[Task to complete]:
Can the data below be set down again exactly, line for line?

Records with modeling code
• • •

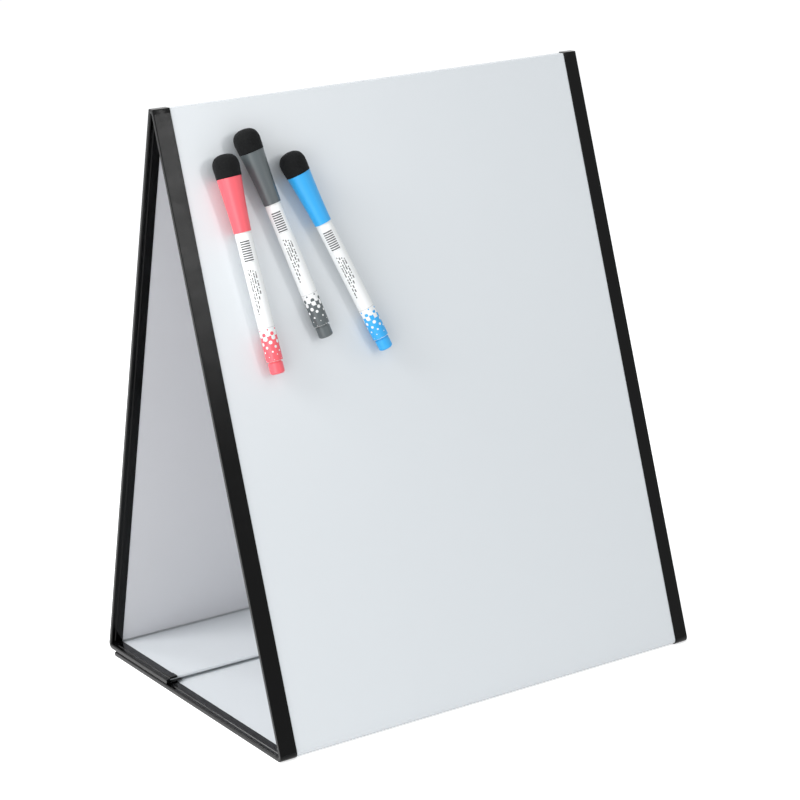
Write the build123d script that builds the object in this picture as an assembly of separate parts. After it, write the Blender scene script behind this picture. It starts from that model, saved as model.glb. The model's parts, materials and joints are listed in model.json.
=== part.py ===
from build123d import *
import os
from math import asin, atan2, cos, degrees, hypot, radians, sin, tan

# A magnetic whiteboard easel for a desk, with three magnetic-cap markers.
#
# Four stiff white panels make one strip that folds inwards: base, front, back and flap.
# The flap lies on the base and holds it by a magnet, so the strip closes into a tent.
# Every panel is a sandwich of film, steel sheet, core and film, edged left and right with
# a black U-section. The strip folds at three lines: the foot (base to front), the ridge
# (front to back) and the heel (back to flap). At the strip's two free ends, on the base
# and the flap, a fold of film closes the sandwich.
#
# Frame: +X right, +Y back, +Z up, millimetres. The origin is at the middle of the
# footprint, on the desk.
#
# Each panel has its own frame: x across, y along the strip (base, front, back, flap) and
# z out of the tent. z is 0 on the edging's inner face, which holds the fold line.

# ---------------------------------------------------------------- driving dimensions
# Strip, fold line to fold line or to a free end
board_width = 308.0
front_length = 392.0
base_length = 217.5
flap_length = 79.0
front_lean = 16.2           # degrees from upright
fold_open = 144.0           # degrees that the ridge opens, from the tent to laid flat
lap_gap = 0.3               # between the flap's edging and the base's
fold_clearance = 0.2        # a panel's end, short of its fold line

# Sandwich
core_thickness = 1.5
steel_thickness = 0.3
film_thickness = 0.25
hinge_film_thickness = 0.5  # both films, welded together at a fold

# Edging
trim_wall = 0.6
trim_web = 2.8              # outer edge to the board's edge
trim_left_flange = 11.7     # outer edge to the flange's lip, outside the tent
trim_right_flange = 9.8     # the same, on the right edge
trim_inner_flange = 8.5     # outer edge to the flange's lip, inside the tent
trim_lip_radius = 0.35
trim_corner_radius = 0.45   # between the web and the outer flange
trim_pinch = 0.4            # how far the web's inner side lies below the inner flange
trim_shoulder = 3.0         # outer edge to where the inner flange starts to fall to it
trim_slope = 0.45           # the fall's width
trim_nose_radius = 1.0      # between the web's inner side and its outside
trim_end_radius = 1.6       # a free end, seen from the side
tuck_length = 7.0           # the flap's edging, folded back over its own end
tuck_overhang = 2.5         # the flap's edging, past the flap's own end
tuck_thickness = 0.6
tuck_corner_radius = 1.2
tuck_edge_radius = 0.48

# Magnet strip in the flap's core
magnet_length = 250.0
magnet_width = 18.0
magnet_inset = 12.0         # from the flap's free edge

# Marker, lengths along its axis
eraser_length = 14.4
eraser_radius = 8.35
eraser_foot_radius = 7.8
eraser_widest_at = 8.0      # below the eraser's top
eraser_flatness = 0.72      # how far the dome's top runs flat, as a share of its radius
eraser_shoulder = 0.38      # how high the dome's side runs straight, as a share of its rise
cap_length = 33.8
cap_top_radius = 7.65
cap_waist_radius = 6.41
cap_mouth_radius = 5.4
cap_waist_at = 15.2         # below the eraser
cap_wall = 1.15
cap_roof = 1.6
cap_roof_thickening = 0.1   # of the cap's wall, where it meets the roof
boss_radius = 5.2           # on the cap's roof, inside the eraser
boss_height = 4.9
cap_magnet_radius = 4.0
cap_magnet_thickness = 3.0
barrel_length = 79.8        # cap's mouth to the barrel's end
barrel_radius = 4.95
barrel_wall = 0.95
label_thickness = 0.15
label_margin = 0.8          # bare barrel between the cap and the label
label_hem = 0.15            # bare barrel at the label's other end
shoulder_thickness = 1.0    # the barrel's step down to its nose
nose_length = 15.5          # barrel's nose, inside the cap
nose_cone_length = 5.0
nose_floor_depth = 7.7      # the nose's bore, in front of the shoulder
nose_tip_radius = 2.7
nib_radius = 2.1
nib_reach = 5.0             # nib in front of the nose
nib_tail = 16.0             # nib behind the nose's tip
ink_core_length = 73.0
ink_socket_depth = 6.0
plug_length = 8.0
plug_radius = 4.5
plug_neck_length = 1.1
plug_spigot_length = 9.0
plug_chamfer = 0.8
running_clearance = 0.2     # cap on the nose, radially
seat_clearance = 0.05       # pieces fitted inside one marker
rest_clearance = 0.3        # eraser off the writing film
tail_clearance = 0.9        # barrel's end off the writing film, so that it can slide out

# Where the markers hang: name, top of the eraser (from the board's left edge, below the
# ridge's fold line) and turn of the tail to the right of straight down, degrees
markers = (
    ("red", 33.7, 30.4, 4.0),
    ("grey", 49.9, 17.5, 13.3),
    ("blue", 77.5, 35.5, 18.9),
)

# ---------------------------------------------------------------- derived sizes
board_thickness = core_thickness + steel_thickness + 2 * film_thickness
end_radius = board_thickness / 2
trim_depth = board_thickness + 2 * trim_wall
overall_width = board_width + 2 * trim_web

# The back's foot stands on the base, one edging and the lap's gap higher than the foot's
# fold line. The back is just so much shorter that the flap keeps level with the base at
# both ends of the fold.
heel_rise = trim_depth + lap_gap
heel_reach = heel_rise * tan(radians(fold_open / 4))
lean = radians(front_lean)
back_run = front_length * sin(lean) + heel_reach
back_drop = front_length * cos(lean) - heel_rise
back_length = hypot(back_run, back_drop)
back_lean = atan2(back_run, back_drop)

footprint = front_length * sin(lean) + back_run
foot = Vector(0, -footprint / 2, trim_depth)
ridge = foot + Vector(0, front_length * sin(lean), front_length * cos(lean))
heel = foot + Vector(0, footprint, heel_rise)

front_out = Vector(0, -cos(lean), sin(lean))
back_out = Vector(0, cos(back_lean), sin(back_lean))
down = Vector(0, 0, -1)
across = Vector(1, 0, 0)

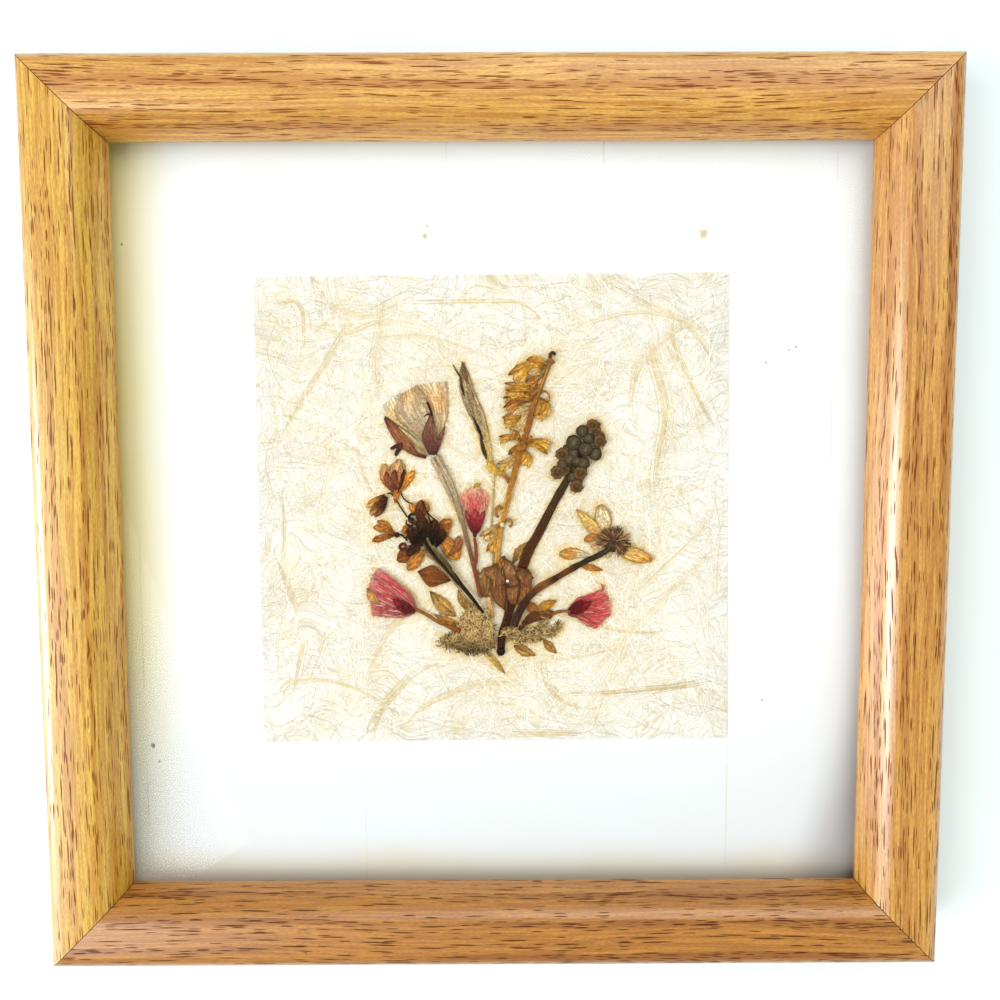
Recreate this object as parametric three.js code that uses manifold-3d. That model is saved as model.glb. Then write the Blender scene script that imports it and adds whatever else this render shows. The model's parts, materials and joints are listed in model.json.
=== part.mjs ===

• • •

[Expected output]:
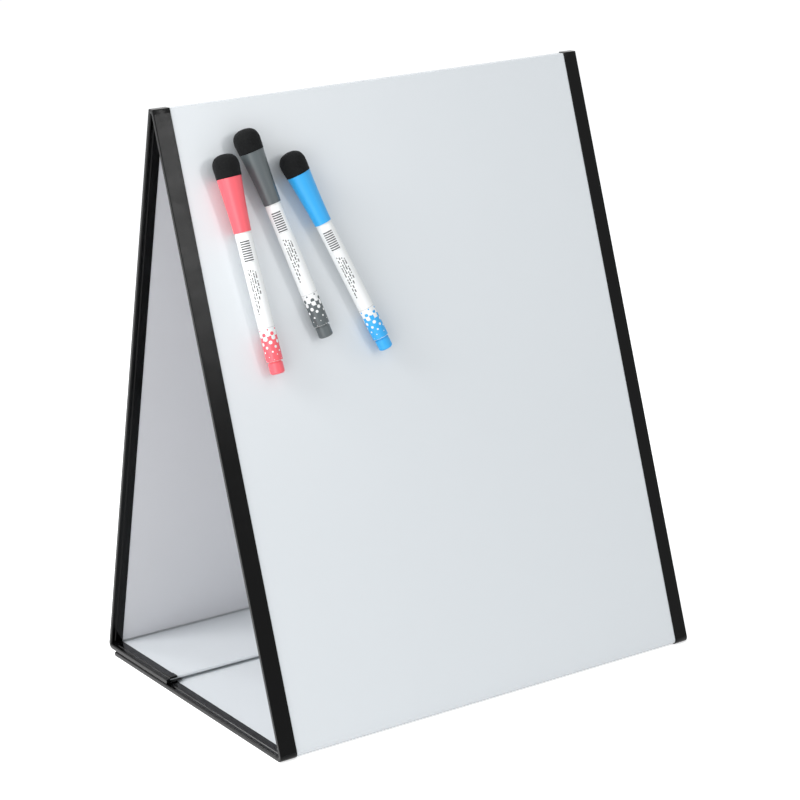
Write the build123d script that builds the object in this picture as an assembly of separate parts. After it, write the Blender scene script behind this picture. It starts from that model, saved as model.glb. The model's parts, materials and joints are listed in model.json.
=== part.py ===
from build123d import *
import os
from math import asin, atan2, cos, degrees, hypot, radians, sin, tan

# A magnetic whiteboard easel for a desk, with three magnetic-cap markers.
#
# Four stiff white panels make one strip that folds inwards: base, front, back and flap.
# The flap lies on the base and holds it by a magnet, so the strip closes into a tent.
# Every panel is a sandwich of film, steel sheet, core and film, edged left and right with
# a black U-section. The strip folds at three lines: the foot (base to front), the ridge
# (front to back) and the heel (back to flap). At the strip's two free ends, on the base
# and the flap, a fold of film closes the sandwich.
#
# Frame: +X right, +Y back, +Z up, millimetres. The origin is at the middle of the
# footprint, on the desk.
#
# Each panel has its own frame: x across, y along the strip (base, front, back, flap) and
# z out of the tent. z is 0 on the edging's inner face, which holds the fold line.

# ---------------------------------------------------------------- driving dimensions
# Strip, fold line to fold line or to a free end
board_width = 308.0
front_length = 392.0
base_length = 217.5
flap_length = 79.0
front_lean = 16.2           # degrees from upright
fold_open = 144.0           # degrees that the ridge opens, from the tent to laid flat
lap_gap = 0.3               # between the flap's edging and the base's
fold_clearance = 0.2        # a panel's end, short of its fold line

# Sandwich
core_thickness = 1.5
steel_thickness = 0.3
film_thickness = 0.25
hinge_film_thickness = 0.5  # both films, welded together at a fold

# Edging
trim_wall = 0.6
trim_web = 2.8              # outer edge to the board's edge
trim_left_flange = 11.7     # outer edge to the flange's lip, outside the tent
trim_right_flange = 9.8     # the same, on the right edge
trim_inner_flange = 8.5     # outer edge to the flange's lip, inside the tent
trim_lip_radius = 0.35
trim_corner_radius = 0.45   # between the web and the outer flange
trim_pinch = 0.4            # how far the web's inner side lies below the inner flange
trim_shoulder = 3.0         # outer edge to where the inner flange starts to fall to it
trim_slope = 0.45           # the fall's width
trim_nose_radius = 1.0      # between the web's inner side and its outside
trim_end_radius = 1.6       # a free end, seen from the side
tuck_length = 7.0           # the flap's edging, folded back over its own end
tuck_overhang = 2.5         # the flap's edging, past the flap's own end
tuck_thickness = 0.6
tuck_corner_radius = 1.2
tuck_edge_radius = 0.48

# Magnet strip in the flap's core
magnet_length = 250.0
magnet_width = 18.0
magnet_inset = 12.0         # from the flap's free edge

# Marker, lengths along its axis
eraser_length = 14.4
eraser_radius = 8.35
eraser_foot_radius = 7.8
eraser_widest_at = 8.0      # below the eraser's top
eraser_flatness = 0.72      # how far the dome's top runs flat, as a share of its radius
eraser_shoulder = 0.38      # how high the dome's side runs straight, as a share of its rise
cap_length = 33.8
cap_top_radius = 7.65
cap_waist_radius = 6.41
cap_mouth_radius = 5.4
cap_waist_at = 15.2         # below the eraser
cap_wall = 1.15
cap_roof = 1.6
cap_roof_thickening = 0.1   # of the cap's wall, where it meets the roof
boss_radius = 5.2           # on the cap's roof, inside the eraser
boss_height = 4.9
cap_magnet_radius = 4.0
cap_magnet_thickness = 3.0
barrel_length = 79.8        # cap's mouth to the barrel's end
barrel_radius = 4.95
barrel_wall = 0.95
label_thickness = 0.15
label_margin = 0.8          # bare barrel between the cap and the label
label_hem = 0.15            # bare barrel at the label's other end
shoulder_thickness = 1.0    # the barrel's step down to its nose
nose_length = 15.5          # barrel's nose, inside the cap
nose_cone_length = 5.0
nose_floor_depth = 7.7      # the nose's bore, in front of the shoulder
nose_tip_radius = 2.7
nib_radius = 2.1
nib_reach = 5.0             # nib in front of the nose
nib_tail = 16.0             # nib behind the nose's tip
ink_core_length = 73.0
ink_socket_depth = 6.0
plug_length = 8.0
plug_radius = 4.5
plug_neck_length = 1.1
plug_spigot_length = 9.0
plug_chamfer = 0.8
running_clearance = 0.2     # cap on the nose, radially
seat_clearance = 0.05       # pieces fitted inside one marker
rest_clearance = 0.3        # eraser off the writing film
tail_clearance = 0.9        # barrel's end off the writing film, so that it can slide out

# Where the markers hang: name, top of the eraser (from the board's left edge, below the
# ridge's fold line) and turn of the tail to the right of straight down, degrees
markers = (
    ("red", 33.7, 30.4, 4.0),
    ("grey", 49.9, 17.5, 13.3),
    ("blue", 77.5, 35.5, 18.9),
)

# ---------------------------------------------------------------- derived sizes
board_thickness = core_thickness + steel_thickness + 2 * film_thickness
end_radius = board_thickness / 2
trim_depth = board_thickness + 2 * trim_wall
overall_width = board_width + 2 * trim_web

# The back's foot stands on the base, one edging and the lap's gap higher than the foot's
# fold line. The back is just so much shorter that the flap keeps level with the base at
# both ends of the fold.
heel_rise = trim_depth + lap_gap
heel_reach = heel_rise * tan(radians(fold_open / 4))
lean = radians(front_lean)
back_run = front_length * sin(lean) + heel_reach
back_drop = front_length * cos(lean) - heel_rise
back_length = hypot(back_run, back_drop)
back_lean = atan2(back_run, back_drop)

footprint = front_length * sin(lean) + back_run
foot = Vector(0, -footprint / 2, trim_depth)
ridge = foot + Vector(0, front_length * sin(lean), front_length * cos(lean))
heel = foot + Vector(0, footprint, heel_rise)

front_out = Vector(0, -cos(lean), sin(lean))
back_out = Vector(0, cos(back_lean), sin(back_lean))
down = Vector(0, 0, -1)
across = Vector(1, 0, 0)

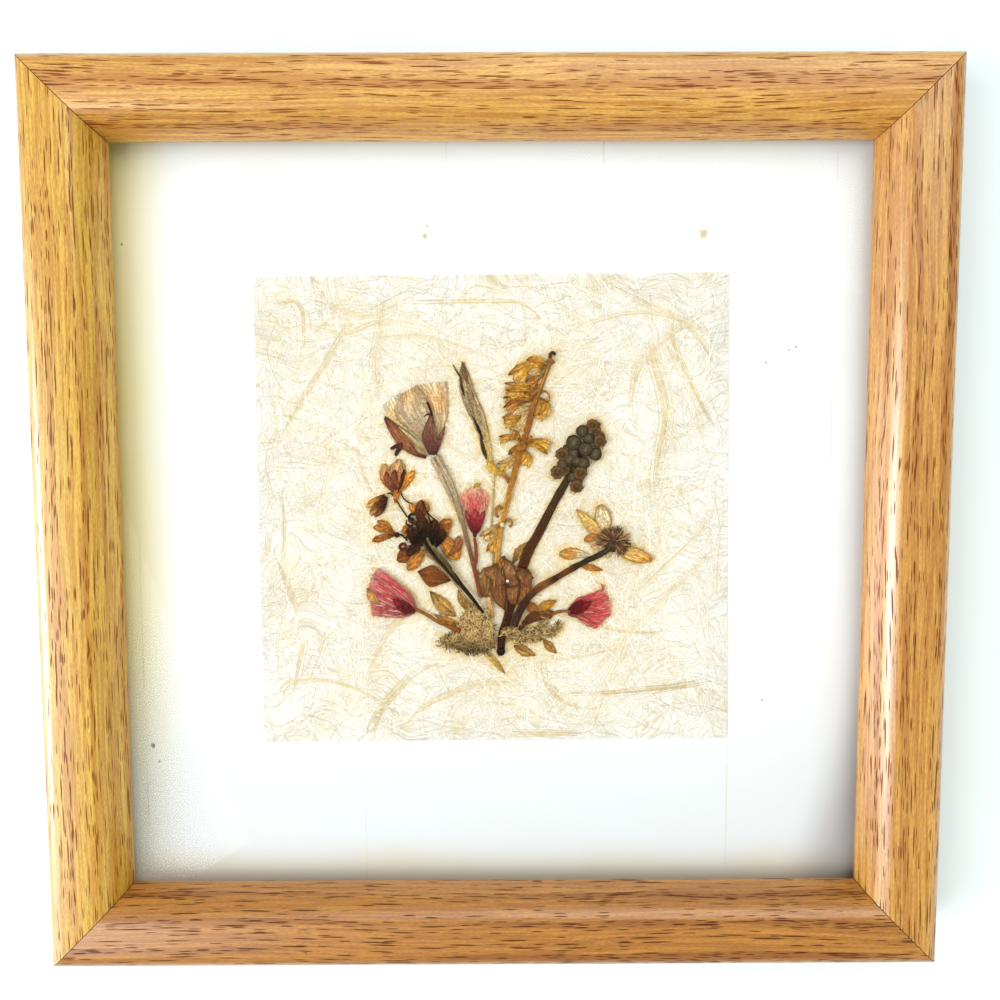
Recreate this object as parametric three.js code that uses manifold-3d. That model is saved as model.glb. Then write the Blender scene script that imports it and adds whatever else this render shows. The model's parts, materials and joints are listed in model.json.
=== part.mjs ===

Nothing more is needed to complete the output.